(Modeling code records)
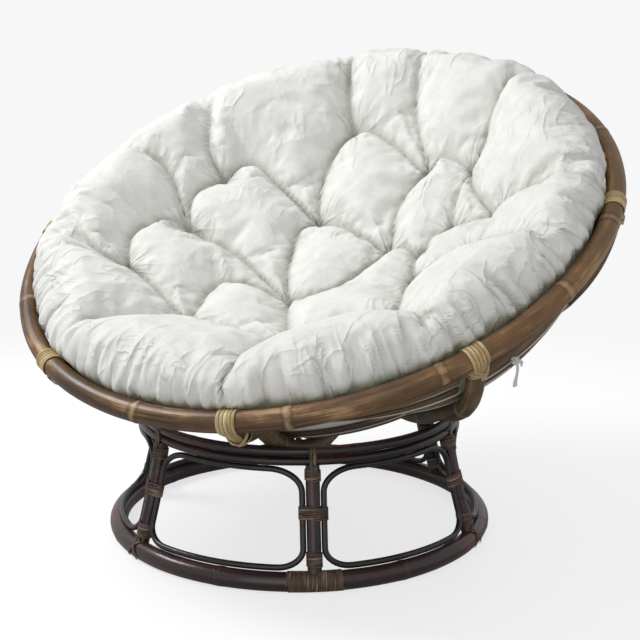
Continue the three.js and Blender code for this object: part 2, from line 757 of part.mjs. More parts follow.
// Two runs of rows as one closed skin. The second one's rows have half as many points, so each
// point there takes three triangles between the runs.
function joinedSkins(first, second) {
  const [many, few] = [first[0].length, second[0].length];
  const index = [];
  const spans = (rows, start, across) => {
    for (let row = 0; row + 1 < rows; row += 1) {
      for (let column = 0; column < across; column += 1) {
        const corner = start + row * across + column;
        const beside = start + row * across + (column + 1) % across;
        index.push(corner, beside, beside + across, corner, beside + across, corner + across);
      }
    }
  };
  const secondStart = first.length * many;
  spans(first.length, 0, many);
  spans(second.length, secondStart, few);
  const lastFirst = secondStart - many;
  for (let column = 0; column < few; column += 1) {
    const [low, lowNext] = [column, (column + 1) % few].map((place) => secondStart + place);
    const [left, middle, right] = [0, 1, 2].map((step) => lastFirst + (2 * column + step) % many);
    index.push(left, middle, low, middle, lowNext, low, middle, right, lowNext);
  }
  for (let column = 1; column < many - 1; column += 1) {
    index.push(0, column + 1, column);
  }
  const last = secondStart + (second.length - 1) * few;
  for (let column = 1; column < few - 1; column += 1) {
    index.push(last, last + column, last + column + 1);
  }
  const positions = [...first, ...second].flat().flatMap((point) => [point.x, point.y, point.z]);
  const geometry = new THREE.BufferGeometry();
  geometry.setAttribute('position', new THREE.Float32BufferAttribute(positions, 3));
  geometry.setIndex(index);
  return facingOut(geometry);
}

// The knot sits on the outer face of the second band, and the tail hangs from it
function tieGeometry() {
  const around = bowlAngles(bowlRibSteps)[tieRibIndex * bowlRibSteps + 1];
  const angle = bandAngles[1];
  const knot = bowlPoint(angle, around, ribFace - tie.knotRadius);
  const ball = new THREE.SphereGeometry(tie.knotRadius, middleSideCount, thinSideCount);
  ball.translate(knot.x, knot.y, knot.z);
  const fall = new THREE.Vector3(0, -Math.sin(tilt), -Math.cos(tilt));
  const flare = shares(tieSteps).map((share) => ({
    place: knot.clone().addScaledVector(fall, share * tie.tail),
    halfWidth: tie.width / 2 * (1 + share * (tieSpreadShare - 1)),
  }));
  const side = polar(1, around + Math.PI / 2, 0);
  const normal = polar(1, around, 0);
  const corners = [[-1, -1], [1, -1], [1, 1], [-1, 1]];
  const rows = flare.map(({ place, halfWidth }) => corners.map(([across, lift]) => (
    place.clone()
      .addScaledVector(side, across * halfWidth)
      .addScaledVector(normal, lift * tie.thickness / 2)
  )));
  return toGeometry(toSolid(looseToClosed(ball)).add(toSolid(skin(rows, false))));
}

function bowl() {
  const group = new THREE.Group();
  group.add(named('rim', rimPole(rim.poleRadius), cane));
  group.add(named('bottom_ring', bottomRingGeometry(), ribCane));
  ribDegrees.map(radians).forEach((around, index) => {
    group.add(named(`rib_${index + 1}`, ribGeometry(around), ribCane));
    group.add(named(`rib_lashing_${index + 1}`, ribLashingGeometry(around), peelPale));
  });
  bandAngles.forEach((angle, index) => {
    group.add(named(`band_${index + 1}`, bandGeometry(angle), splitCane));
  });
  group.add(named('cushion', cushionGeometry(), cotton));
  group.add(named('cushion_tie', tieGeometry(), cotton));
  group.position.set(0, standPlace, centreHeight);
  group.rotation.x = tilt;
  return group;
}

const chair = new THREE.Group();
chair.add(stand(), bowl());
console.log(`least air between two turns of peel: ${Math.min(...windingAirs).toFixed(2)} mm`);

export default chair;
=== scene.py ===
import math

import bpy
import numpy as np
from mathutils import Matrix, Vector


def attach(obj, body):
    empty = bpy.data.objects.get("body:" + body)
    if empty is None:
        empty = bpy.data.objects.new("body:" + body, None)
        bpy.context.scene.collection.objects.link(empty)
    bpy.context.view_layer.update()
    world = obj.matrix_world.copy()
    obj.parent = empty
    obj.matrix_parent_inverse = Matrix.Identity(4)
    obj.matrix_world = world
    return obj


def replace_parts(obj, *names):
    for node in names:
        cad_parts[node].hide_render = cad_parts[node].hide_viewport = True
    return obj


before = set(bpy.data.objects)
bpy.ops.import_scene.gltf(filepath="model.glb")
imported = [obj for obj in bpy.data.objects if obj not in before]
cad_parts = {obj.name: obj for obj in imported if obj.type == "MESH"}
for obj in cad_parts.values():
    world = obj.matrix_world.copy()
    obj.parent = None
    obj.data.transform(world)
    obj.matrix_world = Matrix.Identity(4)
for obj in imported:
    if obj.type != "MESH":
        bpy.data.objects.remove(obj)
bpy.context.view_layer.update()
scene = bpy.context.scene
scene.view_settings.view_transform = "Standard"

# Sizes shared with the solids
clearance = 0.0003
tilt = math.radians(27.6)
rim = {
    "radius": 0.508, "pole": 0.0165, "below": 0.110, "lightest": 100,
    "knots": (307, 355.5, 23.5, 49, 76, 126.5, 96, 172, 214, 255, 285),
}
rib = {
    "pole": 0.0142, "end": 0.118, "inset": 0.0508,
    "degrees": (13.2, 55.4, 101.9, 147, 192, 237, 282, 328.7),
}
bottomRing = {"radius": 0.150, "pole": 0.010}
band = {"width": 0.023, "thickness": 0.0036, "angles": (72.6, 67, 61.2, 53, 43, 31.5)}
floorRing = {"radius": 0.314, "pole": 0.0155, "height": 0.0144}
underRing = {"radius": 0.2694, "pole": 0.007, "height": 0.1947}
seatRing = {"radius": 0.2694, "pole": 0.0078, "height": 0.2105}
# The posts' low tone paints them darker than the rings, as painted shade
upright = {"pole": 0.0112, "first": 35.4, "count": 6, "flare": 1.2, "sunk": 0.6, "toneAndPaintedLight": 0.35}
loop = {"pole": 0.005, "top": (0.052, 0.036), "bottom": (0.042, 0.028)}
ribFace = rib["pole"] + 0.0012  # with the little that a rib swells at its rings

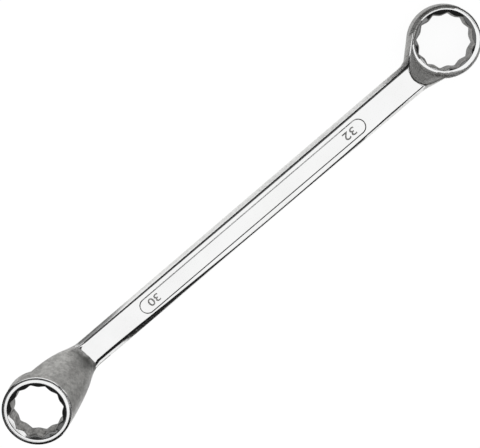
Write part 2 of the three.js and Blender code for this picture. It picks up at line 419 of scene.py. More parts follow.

THE TASK: All of the entries must be quoted exactly; please include each one.

FINISHED TASK:
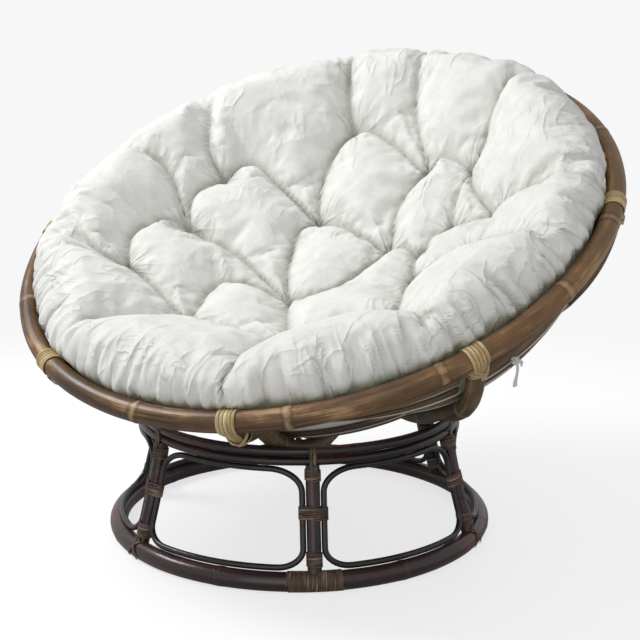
Continue the three.js and Blender code for this object: part 2, from line 757 of part.mjs. More parts follow.
// Two runs of rows as one closed skin. The second one's rows have half as many points, so each
// point there takes three triangles between the runs.
function joinedSkins(first, second) {
  const [many, few] = [first[0].length, second[0].length];
  const index = [];
  const spans = (rows, start, across) => {
    for (let row = 0; row + 1 < rows; row += 1) {
      for (let column = 0; column < across; column += 1) {
        const corner = start + row * across + column;
        const beside = start + row * across + (column + 1) % across;
        index.push(corner, beside, beside + across, corner, beside + across, corner + across);
      }
    }
  };
  const secondStart = first.length * many;
  spans(first.length, 0, many);
  spans(second.length, secondStart, few);
  const lastFirst = secondStart - many;
  for (let column = 0; column < few; column += 1) {
    const [low, lowNext] = [column, (column + 1) % few].map((place) => secondStart + place);
    const [left, middle, right] = [0, 1, 2].map((step) => lastFirst + (2 * column + step) % many);
    index.push(left, middle, low, middle, lowNext, low, middle, right, lowNext);
  }
  for (let column = 1; column < many - 1; column += 1) {
    index.push(0, column + 1, column);
  }
  const last = secondStart + (second.length - 1) * few;
  for (let column = 1; column < few - 1; column += 1) {
    index.push(last, last + column, last + column + 1);
  }
  const positions = [...first, ...second].flat().flatMap((point) => [point.x, point.y, point.z]);
  const geometry = new THREE.BufferGeometry();
  geometry.setAttribute('position', new THREE.Float32BufferAttribute(positions, 3));
  geometry.setIndex(index);
  return facingOut(geometry);
}

// The knot sits on the outer face of the second band, and the tail hangs from it
function tieGeometry() {
  const around = bowlAngles(bowlRibSteps)[tieRibIndex * bowlRibSteps + 1];
  const angle = bandAngles[1];
  const knot = bowlPoint(angle, around, ribFace - tie.knotRadius);
  const ball = new THREE.SphereGeometry(tie.knotRadius, middleSideCount, thinSideCount);
  ball.translate(knot.x, knot.y, knot.z);
  const fall = new THREE.Vector3(0, -Math.sin(tilt), -Math.cos(tilt));
  const flare = shares(tieSteps).map((share) => ({
    place: knot.clone().addScaledVector(fall, share * tie.tail),
    halfWidth: tie.width / 2 * (1 + share * (tieSpreadShare - 1)),
  }));
  const side = polar(1, around + Math.PI / 2, 0);
  const normal = polar(1, around, 0);
  const corners = [[-1, -1], [1, -1], [1, 1], [-1, 1]];
  const rows = flare.map(({ place, halfWidth }) => corners.map(([across, lift]) => (
    place.clone()
      .addScaledVector(side, across * halfWidth)
      .addScaledVector(normal, lift * tie.thickness / 2)
  )));
  return toGeometry(toSolid(looseToClosed(ball)).add(toSolid(skin(rows, false))));
}

function bowl() {
  const group = new THREE.Group();
  group.add(named('rim', rimPole(rim.poleRadius), cane));
  group.add(named('bottom_ring', bottomRingGeometry(), ribCane));
  ribDegrees.map(radians).forEach((around, index) => {
    group.add(named(`rib_${index + 1}`, ribGeometry(around), ribCane));
    group.add(named(`rib_lashing_${index + 1}`, ribLashingGeometry(around), peelPale));
  });
  bandAngles.forEach((angle, index) => {
    group.add(named(`band_${index + 1}`, bandGeometry(angle), splitCane));
  });
  group.add(named('cushion', cushionGeometry(), cotton));
  group.add(named('cushion_tie', tieGeometry(), cotton));
  group.position.set(0, standPlace, centreHeight);
  group.rotation.x = tilt;
  return group;
}

const chair = new THREE.Group();
chair.add(stand(), bowl());
console.log(`least air between two turns of peel: ${Math.min(...windingAirs).toFixed(2)} mm`);

export default chair;
=== scene.py ===
import math

import bpy
import numpy as np
from mathutils import Matrix, Vector


def attach(obj, body):
    empty = bpy.data.objects.get("body:" + body)
    if empty is None:
        empty = bpy.data.objects.new("body:" + body, None)
        bpy.context.scene.collection.objects.link(empty)
    bpy.context.view_layer.update()
    world = obj.matrix_world.copy()
    obj.parent = empty
    obj.matrix_parent_inverse = Matrix.Identity(4)
    obj.matrix_world = world
    return obj


def replace_parts(obj, *names):
    for node in names:
        cad_parts[node].hide_render = cad_parts[node].hide_viewport = True
    return obj


before = set(bpy.data.objects)
bpy.ops.import_scene.gltf(filepath="model.glb")
imported = [obj for obj in bpy.data.objects if obj not in before]
cad_parts = {obj.name: obj for obj in imported if obj.type == "MESH"}
for obj in cad_parts.values():
    world = obj.matrix_world.copy()
    obj.parent = None
    obj.data.transform(world)
    obj.matrix_world = Matrix.Identity(4)
for obj in imported:
    if obj.type != "MESH":
        bpy.data.objects.remove(obj)
bpy.context.view_layer.update()
scene = bpy.context.scene
scene.view_settings.view_transform = "Standard"

# Sizes shared with the solids
clearance = 0.0003
tilt = math.radians(27.6)
rim = {
    "radius": 0.508, "pole": 0.0165, "below": 0.110, "lightest": 100,
    "knots": (307, 355.5, 23.5, 49, 76, 126.5, 96, 172, 214, 255, 285),
}
rib = {
    "pole": 0.0142, "end": 0.118, "inset": 0.0508,
    "degrees": (13.2, 55.4, 101.9, 147, 192, 237, 282, 328.7),
}
bottomRing = {"radius": 0.150, "pole": 0.010}
band = {"width": 0.023, "thickness": 0.0036, "angles": (72.6, 67, 61.2, 53, 43, 31.5)}
floorRing = {"radius": 0.314, "pole": 0.0155, "height": 0.0144}
underRing = {"radius": 0.2694, "pole": 0.007, "height": 0.1947}
seatRing = {"radius": 0.2694, "pole": 0.0078, "height": 0.2105}
# The posts' low tone paints them darker than the rings, as painted shade
upright = {"pole": 0.0112, "first": 35.4, "count": 6, "flare": 1.2, "sunk": 0.6, "toneAndPaintedLight": 0.35}
loop = {"pole": 0.005, "top": (0.052, 0.036), "bottom": (0.042, 0.028)}
ribFace = rib["pole"] + 0.0012  # with the little that a rib swells at its rings

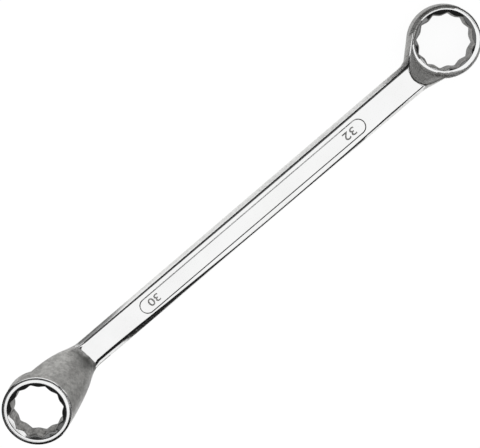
Write part 2 of the three.js and Blender code for this picture. It picks up at line 419 of scene.py. More parts follow.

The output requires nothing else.